- **RECORDS FOR THE EXERCISE**:
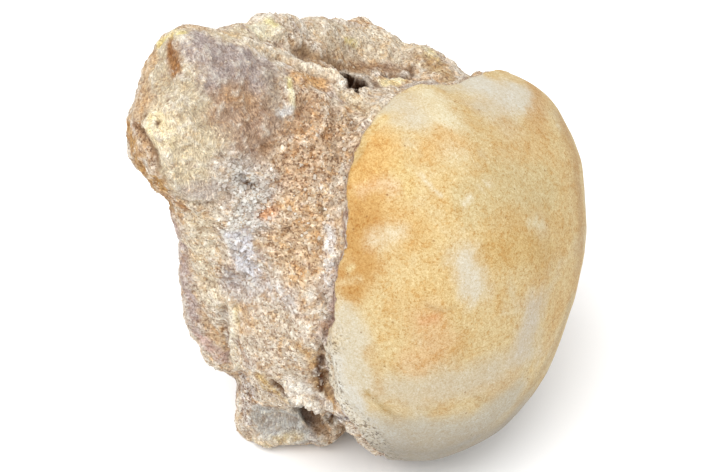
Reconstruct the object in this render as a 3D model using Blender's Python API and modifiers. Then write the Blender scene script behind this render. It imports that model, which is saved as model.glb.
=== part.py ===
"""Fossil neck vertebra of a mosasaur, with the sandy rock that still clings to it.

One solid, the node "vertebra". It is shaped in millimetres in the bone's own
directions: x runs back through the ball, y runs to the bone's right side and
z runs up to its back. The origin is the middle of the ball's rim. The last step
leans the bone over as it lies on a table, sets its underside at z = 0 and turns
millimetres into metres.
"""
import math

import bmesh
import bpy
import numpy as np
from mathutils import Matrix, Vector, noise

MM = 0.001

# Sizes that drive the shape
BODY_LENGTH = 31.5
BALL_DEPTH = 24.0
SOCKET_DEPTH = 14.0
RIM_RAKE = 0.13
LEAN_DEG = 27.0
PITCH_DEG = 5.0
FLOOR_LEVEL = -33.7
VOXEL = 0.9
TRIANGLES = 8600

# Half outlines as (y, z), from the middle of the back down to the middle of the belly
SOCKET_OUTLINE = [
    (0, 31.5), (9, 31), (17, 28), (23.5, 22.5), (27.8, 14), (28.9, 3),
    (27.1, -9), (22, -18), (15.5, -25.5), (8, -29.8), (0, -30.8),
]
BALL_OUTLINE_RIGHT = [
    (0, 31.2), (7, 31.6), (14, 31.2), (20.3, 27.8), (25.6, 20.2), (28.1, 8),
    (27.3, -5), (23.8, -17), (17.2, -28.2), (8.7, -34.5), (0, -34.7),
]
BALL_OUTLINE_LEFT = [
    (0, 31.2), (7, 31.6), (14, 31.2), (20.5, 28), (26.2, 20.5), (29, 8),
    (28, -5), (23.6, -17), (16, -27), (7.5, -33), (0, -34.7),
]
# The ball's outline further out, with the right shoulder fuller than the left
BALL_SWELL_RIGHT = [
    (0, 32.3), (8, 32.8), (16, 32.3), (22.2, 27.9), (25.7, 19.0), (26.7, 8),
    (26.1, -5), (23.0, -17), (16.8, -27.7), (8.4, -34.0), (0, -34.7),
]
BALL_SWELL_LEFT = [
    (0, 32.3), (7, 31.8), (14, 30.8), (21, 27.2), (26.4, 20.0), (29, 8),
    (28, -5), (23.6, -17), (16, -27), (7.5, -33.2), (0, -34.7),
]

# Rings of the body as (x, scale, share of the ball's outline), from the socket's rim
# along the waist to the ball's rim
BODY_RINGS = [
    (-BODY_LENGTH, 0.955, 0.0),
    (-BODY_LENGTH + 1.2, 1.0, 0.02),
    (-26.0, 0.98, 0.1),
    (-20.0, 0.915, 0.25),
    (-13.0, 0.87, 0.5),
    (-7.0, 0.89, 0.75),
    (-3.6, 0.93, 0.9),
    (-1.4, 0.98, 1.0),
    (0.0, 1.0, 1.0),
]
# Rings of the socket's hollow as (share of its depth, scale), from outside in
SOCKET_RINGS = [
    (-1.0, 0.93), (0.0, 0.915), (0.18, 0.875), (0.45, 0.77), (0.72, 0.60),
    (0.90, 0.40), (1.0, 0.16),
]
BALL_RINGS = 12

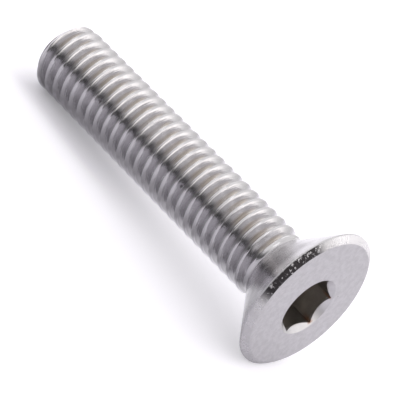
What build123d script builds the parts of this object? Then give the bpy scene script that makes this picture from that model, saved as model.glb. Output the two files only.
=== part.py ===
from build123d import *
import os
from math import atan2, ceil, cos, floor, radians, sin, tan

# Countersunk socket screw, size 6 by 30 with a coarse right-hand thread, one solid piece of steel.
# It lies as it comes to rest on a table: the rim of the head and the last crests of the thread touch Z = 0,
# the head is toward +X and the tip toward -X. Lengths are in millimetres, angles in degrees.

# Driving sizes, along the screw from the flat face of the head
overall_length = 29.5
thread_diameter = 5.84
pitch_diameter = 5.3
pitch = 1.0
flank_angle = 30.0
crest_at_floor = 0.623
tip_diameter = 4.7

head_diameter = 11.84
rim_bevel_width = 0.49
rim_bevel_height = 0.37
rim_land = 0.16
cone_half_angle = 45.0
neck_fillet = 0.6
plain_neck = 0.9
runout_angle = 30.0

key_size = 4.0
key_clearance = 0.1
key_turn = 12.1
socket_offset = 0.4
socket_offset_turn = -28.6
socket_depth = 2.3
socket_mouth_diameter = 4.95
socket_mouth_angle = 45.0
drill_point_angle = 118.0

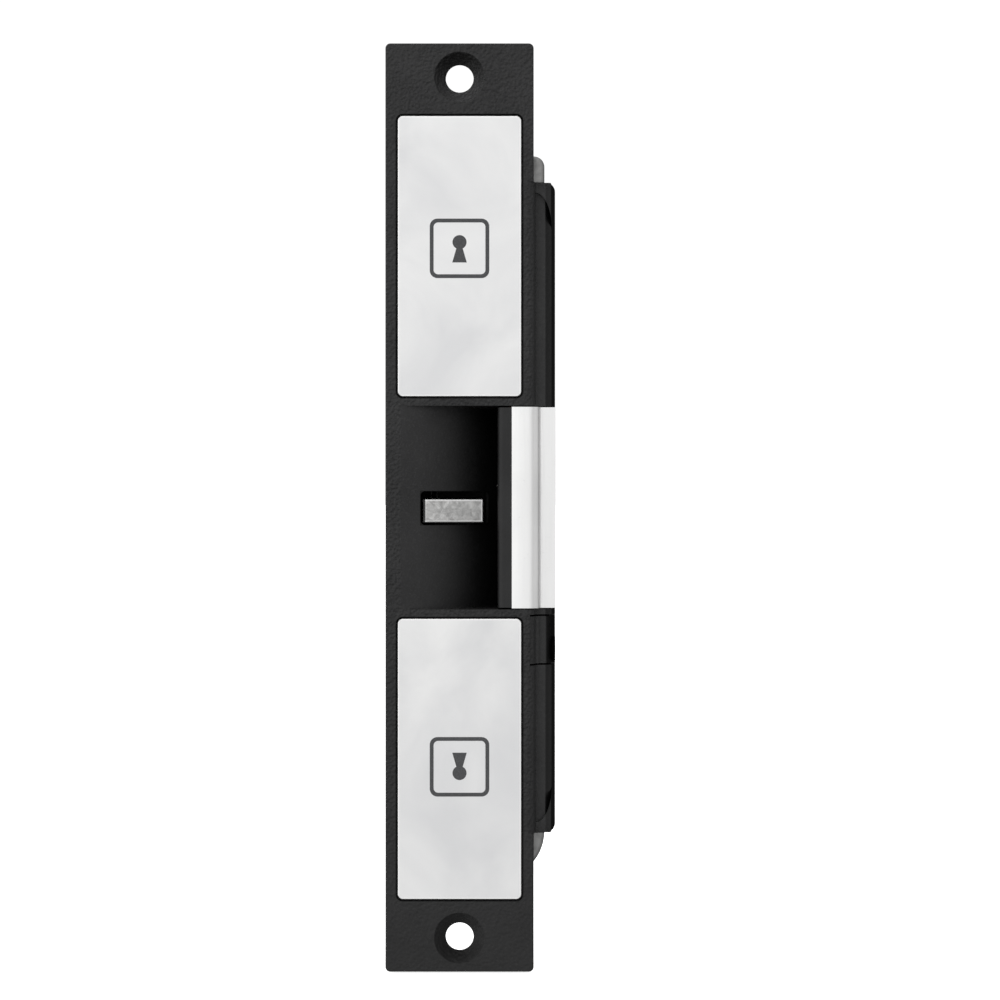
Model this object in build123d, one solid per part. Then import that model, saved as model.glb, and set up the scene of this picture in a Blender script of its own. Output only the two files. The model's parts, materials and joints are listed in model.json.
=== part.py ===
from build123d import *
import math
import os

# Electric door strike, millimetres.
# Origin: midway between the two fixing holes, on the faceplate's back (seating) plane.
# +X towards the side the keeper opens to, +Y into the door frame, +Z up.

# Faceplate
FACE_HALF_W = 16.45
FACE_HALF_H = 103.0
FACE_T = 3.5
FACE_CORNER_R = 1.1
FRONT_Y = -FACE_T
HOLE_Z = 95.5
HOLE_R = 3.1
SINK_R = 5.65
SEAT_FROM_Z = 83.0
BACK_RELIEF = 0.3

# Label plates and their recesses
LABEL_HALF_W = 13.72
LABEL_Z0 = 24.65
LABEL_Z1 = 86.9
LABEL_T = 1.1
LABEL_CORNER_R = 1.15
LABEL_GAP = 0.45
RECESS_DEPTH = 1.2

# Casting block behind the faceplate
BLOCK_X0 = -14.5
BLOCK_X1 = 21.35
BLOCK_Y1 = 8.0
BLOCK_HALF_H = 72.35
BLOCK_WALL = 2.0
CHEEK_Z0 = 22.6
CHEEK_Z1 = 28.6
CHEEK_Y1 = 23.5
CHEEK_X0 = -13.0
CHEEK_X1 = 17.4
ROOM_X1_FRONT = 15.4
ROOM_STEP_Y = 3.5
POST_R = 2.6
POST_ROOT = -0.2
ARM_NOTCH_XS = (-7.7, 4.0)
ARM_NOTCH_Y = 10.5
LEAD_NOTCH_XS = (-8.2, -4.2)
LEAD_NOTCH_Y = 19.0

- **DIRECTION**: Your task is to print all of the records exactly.

- **WRITTEN ANSWER**:
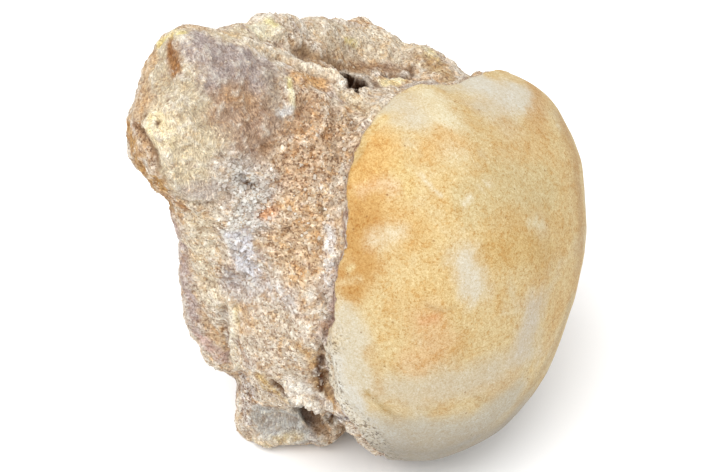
Reconstruct the object in this render as a 3D model using Blender's Python API and modifiers. Then write the Blender scene script behind this render. It imports that model, which is saved as model.glb.
=== part.py ===
"""Fossil neck vertebra of a mosasaur, with the sandy rock that still clings to it.

One solid, the node "vertebra". It is shaped in millimetres in the bone's own
directions: x runs back through the ball, y runs to the bone's right side and
z runs up to its back. The origin is the middle of the ball's rim. The last step
leans the bone over as it lies on a table, sets its underside at z = 0 and turns
millimetres into metres.
"""
import math

import bmesh
import bpy
import numpy as np
from mathutils import Matrix, Vector, noise

MM = 0.001

# Sizes that drive the shape
BODY_LENGTH = 31.5
BALL_DEPTH = 24.0
SOCKET_DEPTH = 14.0
RIM_RAKE = 0.13
LEAN_DEG = 27.0
PITCH_DEG = 5.0
FLOOR_LEVEL = -33.7
VOXEL = 0.9
TRIANGLES = 8600

# Half outlines as (y, z), from the middle of the back down to the middle of the belly
SOCKET_OUTLINE = [
    (0, 31.5), (9, 31), (17, 28), (23.5, 22.5), (27.8, 14), (28.9, 3),
    (27.1, -9), (22, -18), (15.5, -25.5), (8, -29.8), (0, -30.8),
]
BALL_OUTLINE_RIGHT = [
    (0, 31.2), (7, 31.6), (14, 31.2), (20.3, 27.8), (25.6, 20.2), (28.1, 8),
    (27.3, -5), (23.8, -17), (17.2, -28.2), (8.7, -34.5), (0, -34.7),
]
BALL_OUTLINE_LEFT = [
    (0, 31.2), (7, 31.6), (14, 31.2), (20.5, 28), (26.2, 20.5), (29, 8),
    (28, -5), (23.6, -17), (16, -27), (7.5, -33), (0, -34.7),
]
# The ball's outline further out, with the right shoulder fuller than the left
BALL_SWELL_RIGHT = [
    (0, 32.3), (8, 32.8), (16, 32.3), (22.2, 27.9), (25.7, 19.0), (26.7, 8),
    (26.1, -5), (23.0, -17), (16.8, -27.7), (8.4, -34.0), (0, -34.7),
]
BALL_SWELL_LEFT = [
    (0, 32.3), (7, 31.8), (14, 30.8), (21, 27.2), (26.4, 20.0), (29, 8),
    (28, -5), (23.6, -17), (16, -27), (7.5, -33.2), (0, -34.7),
]

# Rings of the body as (x, scale, share of the ball's outline), from the socket's rim
# along the waist to the ball's rim
BODY_RINGS = [
    (-BODY_LENGTH, 0.955, 0.0),
    (-BODY_LENGTH + 1.2, 1.0, 0.02),
    (-26.0, 0.98, 0.1),
    (-20.0, 0.915, 0.25),
    (-13.0, 0.87, 0.5),
    (-7.0, 0.89, 0.75),
    (-3.6, 0.93, 0.9),
    (-1.4, 0.98, 1.0),
    (0.0, 1.0, 1.0),
]
# Rings of the socket's hollow as (share of its depth, scale), from outside in
SOCKET_RINGS = [
    (-1.0, 0.93), (0.0, 0.915), (0.18, 0.875), (0.45, 0.77), (0.72, 0.60),
    (0.90, 0.40), (1.0, 0.16),
]
BALL_RINGS = 12

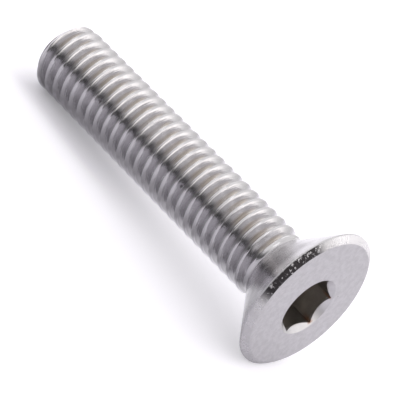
What build123d script builds the parts of this object? Then give the bpy scene script that makes this picture from that model, saved as model.glb. Output the two files only.
=== part.py ===
from build123d import *
import os
from math import atan2, ceil, cos, floor, radians, sin, tan

# Countersunk socket screw, size 6 by 30 with a coarse right-hand thread, one solid piece of steel.
# It lies as it comes to rest on a table: the rim of the head and the last crests of the thread touch Z = 0,
# the head is toward +X and the tip toward -X. Lengths are in millimetres, angles in degrees.

# Driving sizes, along the screw from the flat face of the head
overall_length = 29.5
thread_diameter = 5.84
pitch_diameter = 5.3
pitch = 1.0
flank_angle = 30.0
crest_at_floor = 0.623
tip_diameter = 4.7

head_diameter = 11.84
rim_bevel_width = 0.49
rim_bevel_height = 0.37
rim_land = 0.16
cone_half_angle = 45.0
neck_fillet = 0.6
plain_neck = 0.9
runout_angle = 30.0

key_size = 4.0
key_clearance = 0.1
key_turn = 12.1
socket_offset = 0.4
socket_offset_turn = -28.6
socket_depth = 2.3
socket_mouth_diameter = 4.95
socket_mouth_angle = 45.0
drill_point_angle = 118.0

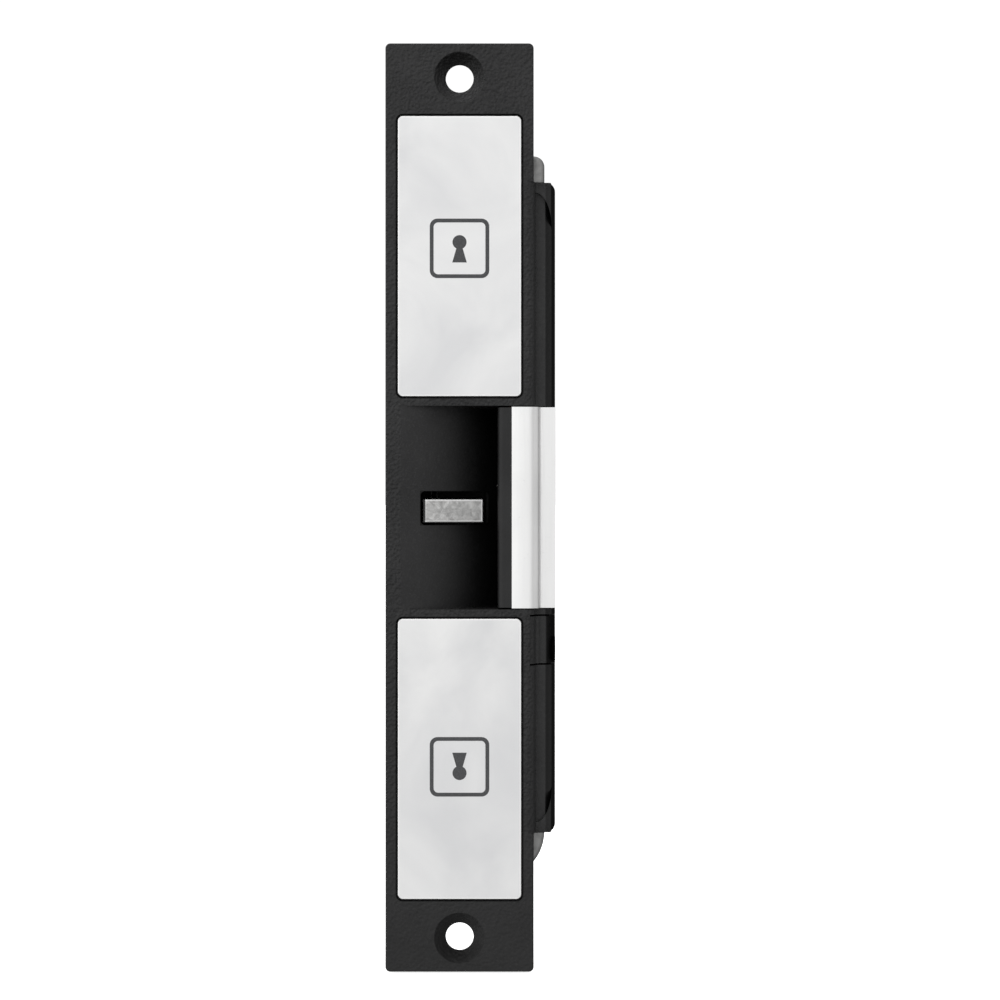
Model this object in build123d, one solid per part. Then import that model, saved as model.glb, and set up the scene of this picture in a Blender script of its own. Output only the two files. The model's parts, materials and joints are listed in model.json.
=== part.py ===
from build123d import *
import math
import os

# Electric door strike, millimetres.
# Origin: midway between the two fixing holes, on the faceplate's back (seating) plane.
# +X towards the side the keeper opens to, +Y into the door frame, +Z up.

# Faceplate
FACE_HALF_W = 16.45
FACE_HALF_H = 103.0
FACE_T = 3.5
FACE_CORNER_R = 1.1
FRONT_Y = -FACE_T
HOLE_Z = 95.5
HOLE_R = 3.1
SINK_R = 5.65
SEAT_FROM_Z = 83.0
BACK_RELIEF = 0.3

# Label plates and their recesses
LABEL_HALF_W = 13.72
LABEL_Z0 = 24.65
LABEL_Z1 = 86.9
LABEL_T = 1.1
LABEL_CORNER_R = 1.15
LABEL_GAP = 0.45
RECESS_DEPTH = 1.2

# Casting block behind the faceplate
BLOCK_X0 = -14.5
BLOCK_X1 = 21.35
BLOCK_Y1 = 8.0
BLOCK_HALF_H = 72.35
BLOCK_WALL = 2.0
CHEEK_Z0 = 22.6
CHEEK_Z1 = 28.6
CHEEK_Y1 = 23.5
CHEEK_X0 = -13.0
CHEEK_X1 = 17.4
ROOM_X1_FRONT = 15.4
ROOM_STEP_Y = 3.5
POST_R = 2.6
POST_ROOT = -0.2
ARM_NOTCH_XS = (-7.7, 4.0)
ARM_NOTCH_Y = 10.5
LEAD_NOTCH_XS = (-8.2, -4.2)
LEAD_NOTCH_Y = 19.0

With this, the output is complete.